A time interval is needed so that God’s program for the church, a time when Jew and Gentile are united in one body (cf. Eph. 2-3), will not become commingled in any way with His unfinished and future plan for Israel during the tribulation. Dr. Renald Showers notes:

All other views of the Rapture have the church going through at least part of the 70th week, meaning that all other views mix God’s 70-weeks program for Israel and Jerusalem together with His program for the church.7

A gap of time is needed after God completes His program with the church, so that He may conclude His plans for Israel. Only with an interval of seven years, as postulated by pretribulationists, can God’s program be harmonized in a non-conflicting manner.

 

CONCLUSION

The pretribulational rapture of the church not only fulfills a biblical need to see a distinction between the translation of church-age saints at the rapture, before the second coming, but it also handles without difficulty the necessity of a time-gap, which harmonizes a number of future biblical events. This requirement of a seven-year gap of time adds support to the likelihood that pretribulationism best reflects the biblical point of view.

 

ENDNOTES

1 Many of the points in this article are taken from John F. Walvoord, The Rapture Question: Revised and Enlarged Edition (Grand Rapids: Zondervan, 1979), pp. 274-75.

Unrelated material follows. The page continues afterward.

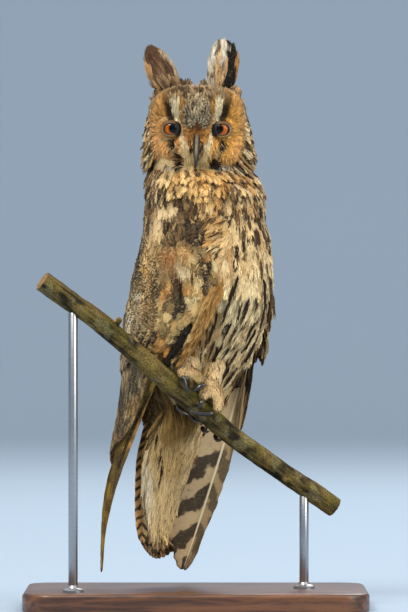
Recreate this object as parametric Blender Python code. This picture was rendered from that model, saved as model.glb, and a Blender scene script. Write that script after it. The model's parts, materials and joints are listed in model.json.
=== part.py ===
# A long-eared owl at life size, gripping a cut length of branch above a plain display stand.
# Sizes are in millimetres up to the point where a mesh is made, which is in metres. +Z is up.
# The face looks along -Y. The chest is turned 33 degrees towards the bird's own left, which is +X.

import math

import bpy
import numpy as np

MM = 0.001
GAP = 0.3

CHEST_TURN = math.radians(33.0)
FRONT = np.array([math.sin(CHEST_TURN), -math.cos(CHEST_TURN), 0.0])
LEFT = np.array([math.cos(CHEST_TURN), math.sin(CHEST_TURN), 0.0])
UP = np.array([0.0, 0.0, 1.0])

FLAT_ANGLE = math.radians(1.5)
BODY_COLUMNS = 32
NECK_CUT = 300.0
BODY_FOOT = 112.0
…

2 Robert G. Gromacki, Stand Firm in the Faith: An Exposition of II Corinthians (Grand Rapids: Baker Book House, 1978),pp. 84-85.

3 Edward E. Hindson, “The Rapture and the Return: Two Aspects of Christ’s Coming” in Thomas Ice and Timothy Demy, eds, When the Trumpet Sounds (Eugene, OR: Harvest House Publishers, 1995), p. 156.

4 Charles C. Ryrie, Revelation (Chicago: Moody Press, 1968), pp. 35-36.

5 Walvoord, The Rapture Question, p. 274.

6 Steven L. McAvoy, “A Critique of Robert Gundry’s Posttribulationalism” (Th.D. dissertation, Dallas Theological Seminary, 1986), p. 203.

7 Renald Showers, Maranatha Our Lord, Come! A Definitive Study of the Rapture of the Church (Bellmawr, N.J.: The Friends of Israel Gospel Ministry, Inc., 1995), p. 243.